*** INFORMATION SHOWN

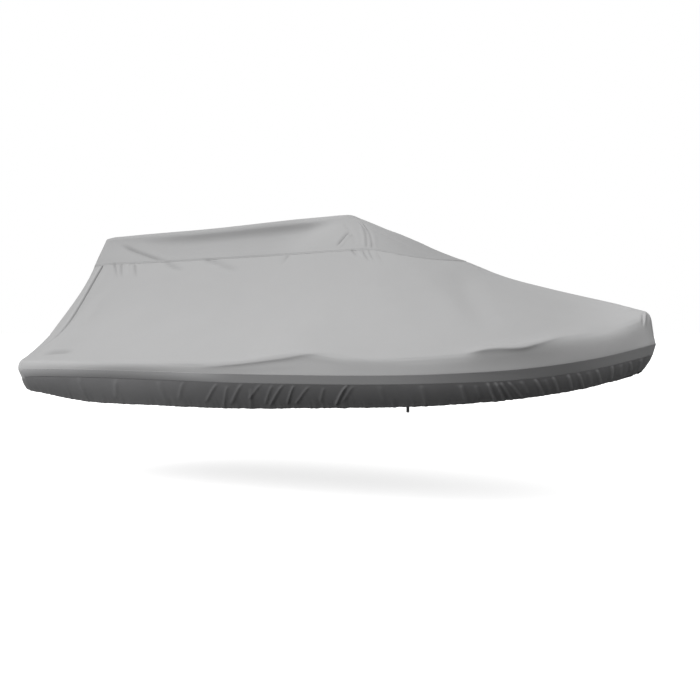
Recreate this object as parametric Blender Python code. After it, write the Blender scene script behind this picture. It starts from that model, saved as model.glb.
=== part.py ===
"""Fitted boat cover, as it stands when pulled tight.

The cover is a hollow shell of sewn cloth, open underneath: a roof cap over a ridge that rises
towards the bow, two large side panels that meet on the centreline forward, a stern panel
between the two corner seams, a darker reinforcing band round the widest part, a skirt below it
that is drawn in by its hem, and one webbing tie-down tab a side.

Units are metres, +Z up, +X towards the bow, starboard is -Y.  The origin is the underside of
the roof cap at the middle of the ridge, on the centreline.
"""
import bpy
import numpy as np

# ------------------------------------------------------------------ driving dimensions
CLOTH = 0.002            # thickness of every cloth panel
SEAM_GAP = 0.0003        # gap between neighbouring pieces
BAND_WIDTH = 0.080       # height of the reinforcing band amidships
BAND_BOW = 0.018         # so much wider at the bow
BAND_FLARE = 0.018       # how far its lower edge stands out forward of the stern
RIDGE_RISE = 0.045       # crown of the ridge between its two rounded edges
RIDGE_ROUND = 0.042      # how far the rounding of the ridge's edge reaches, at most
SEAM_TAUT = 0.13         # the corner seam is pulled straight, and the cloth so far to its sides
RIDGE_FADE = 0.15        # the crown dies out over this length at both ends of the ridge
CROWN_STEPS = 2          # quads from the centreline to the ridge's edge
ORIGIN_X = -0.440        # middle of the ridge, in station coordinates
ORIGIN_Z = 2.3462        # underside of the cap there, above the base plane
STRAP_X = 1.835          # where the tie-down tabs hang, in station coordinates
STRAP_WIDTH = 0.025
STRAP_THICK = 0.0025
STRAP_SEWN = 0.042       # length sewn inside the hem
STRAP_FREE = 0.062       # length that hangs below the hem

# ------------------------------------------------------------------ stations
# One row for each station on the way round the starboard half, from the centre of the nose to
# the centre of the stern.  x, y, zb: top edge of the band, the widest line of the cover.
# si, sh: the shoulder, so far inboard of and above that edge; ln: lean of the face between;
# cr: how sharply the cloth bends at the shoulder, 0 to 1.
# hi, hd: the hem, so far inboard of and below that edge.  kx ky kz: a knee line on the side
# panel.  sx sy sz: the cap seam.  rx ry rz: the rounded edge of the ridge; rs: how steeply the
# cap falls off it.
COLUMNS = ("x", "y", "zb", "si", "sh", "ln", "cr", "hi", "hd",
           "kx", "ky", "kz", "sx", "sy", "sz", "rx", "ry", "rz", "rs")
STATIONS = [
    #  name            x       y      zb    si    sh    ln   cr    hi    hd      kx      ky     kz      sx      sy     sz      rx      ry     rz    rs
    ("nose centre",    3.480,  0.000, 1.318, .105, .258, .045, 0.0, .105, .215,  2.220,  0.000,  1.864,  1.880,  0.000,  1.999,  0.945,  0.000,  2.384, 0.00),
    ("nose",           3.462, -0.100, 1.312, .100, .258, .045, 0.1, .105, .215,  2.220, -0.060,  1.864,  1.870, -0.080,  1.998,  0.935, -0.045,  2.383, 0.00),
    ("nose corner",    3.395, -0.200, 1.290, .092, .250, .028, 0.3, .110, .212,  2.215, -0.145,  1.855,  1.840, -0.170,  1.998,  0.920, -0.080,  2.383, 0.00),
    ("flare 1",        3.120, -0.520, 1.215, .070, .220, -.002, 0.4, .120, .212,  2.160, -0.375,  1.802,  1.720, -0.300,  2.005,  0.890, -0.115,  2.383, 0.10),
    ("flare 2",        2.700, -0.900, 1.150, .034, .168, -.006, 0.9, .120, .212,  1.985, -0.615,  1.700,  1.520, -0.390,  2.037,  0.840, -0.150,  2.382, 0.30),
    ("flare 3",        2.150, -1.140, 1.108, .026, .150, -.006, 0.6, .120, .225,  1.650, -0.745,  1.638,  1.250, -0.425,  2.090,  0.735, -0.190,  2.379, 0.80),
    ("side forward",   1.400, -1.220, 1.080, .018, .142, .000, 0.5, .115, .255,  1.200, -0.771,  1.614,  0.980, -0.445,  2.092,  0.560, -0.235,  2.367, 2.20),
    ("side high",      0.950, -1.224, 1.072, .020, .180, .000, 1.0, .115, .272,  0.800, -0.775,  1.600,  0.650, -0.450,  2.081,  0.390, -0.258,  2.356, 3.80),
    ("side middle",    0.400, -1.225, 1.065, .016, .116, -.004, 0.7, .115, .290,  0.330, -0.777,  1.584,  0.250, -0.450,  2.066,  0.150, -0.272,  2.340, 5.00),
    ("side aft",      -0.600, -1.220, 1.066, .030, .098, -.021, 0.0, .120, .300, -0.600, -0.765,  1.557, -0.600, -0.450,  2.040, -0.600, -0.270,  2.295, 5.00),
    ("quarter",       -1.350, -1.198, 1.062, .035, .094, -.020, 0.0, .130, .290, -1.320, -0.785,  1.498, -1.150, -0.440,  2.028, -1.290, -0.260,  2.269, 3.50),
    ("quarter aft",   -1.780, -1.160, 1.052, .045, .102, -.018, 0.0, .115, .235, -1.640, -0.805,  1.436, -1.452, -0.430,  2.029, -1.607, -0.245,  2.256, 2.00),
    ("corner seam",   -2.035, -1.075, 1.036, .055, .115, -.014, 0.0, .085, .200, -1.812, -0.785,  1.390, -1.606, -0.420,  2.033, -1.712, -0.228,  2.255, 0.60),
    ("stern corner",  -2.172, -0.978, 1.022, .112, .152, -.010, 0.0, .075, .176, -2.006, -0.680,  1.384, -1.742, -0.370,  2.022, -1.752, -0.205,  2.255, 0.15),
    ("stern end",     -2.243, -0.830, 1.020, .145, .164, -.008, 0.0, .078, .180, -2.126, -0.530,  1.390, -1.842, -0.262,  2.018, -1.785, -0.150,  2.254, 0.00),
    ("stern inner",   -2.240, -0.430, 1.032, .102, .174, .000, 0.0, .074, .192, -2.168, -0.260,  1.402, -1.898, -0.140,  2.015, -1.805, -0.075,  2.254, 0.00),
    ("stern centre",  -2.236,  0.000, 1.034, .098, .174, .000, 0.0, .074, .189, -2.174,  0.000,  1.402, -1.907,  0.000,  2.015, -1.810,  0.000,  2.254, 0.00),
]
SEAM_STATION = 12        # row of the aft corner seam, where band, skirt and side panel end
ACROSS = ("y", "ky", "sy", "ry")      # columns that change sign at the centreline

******

TASK
Print from the first line through the line that contains "that is drawn", please, including both, and leave out every line outside that stretch.

TASK OUTPUT
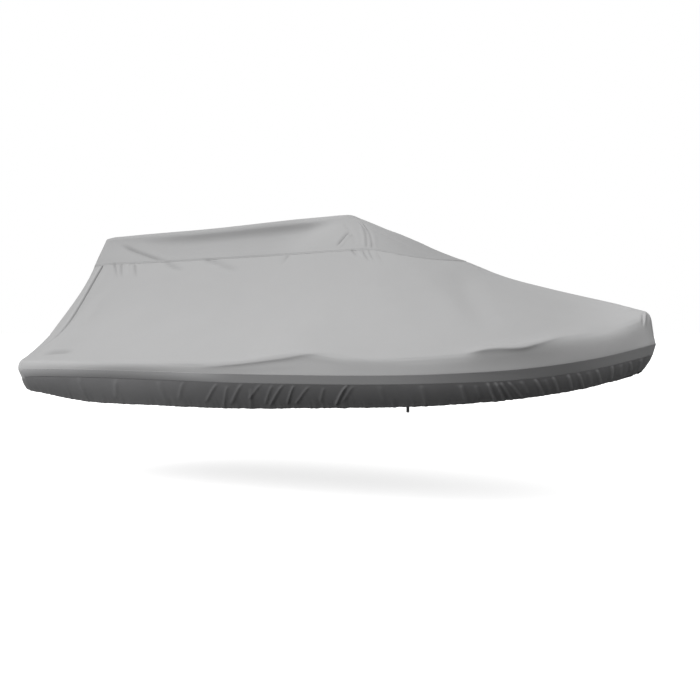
Recreate this object as parametric Blender Python code. After it, write the Blender scene script behind this picture. It starts from that model, saved as model.glb.
=== part.py ===
"""Fitted boat cover, as it stands when pulled tight.

The cover is a hollow shell of sewn cloth, open underneath: a roof cap over a ridge that rises
towards the bow, two large side panels that meet on the centreline forward, a stern panel
between the two corner seams, a darker reinforcing band round the widest part, a skirt below it
that is drawn in by its hem, and one webbing tie-down tab a side.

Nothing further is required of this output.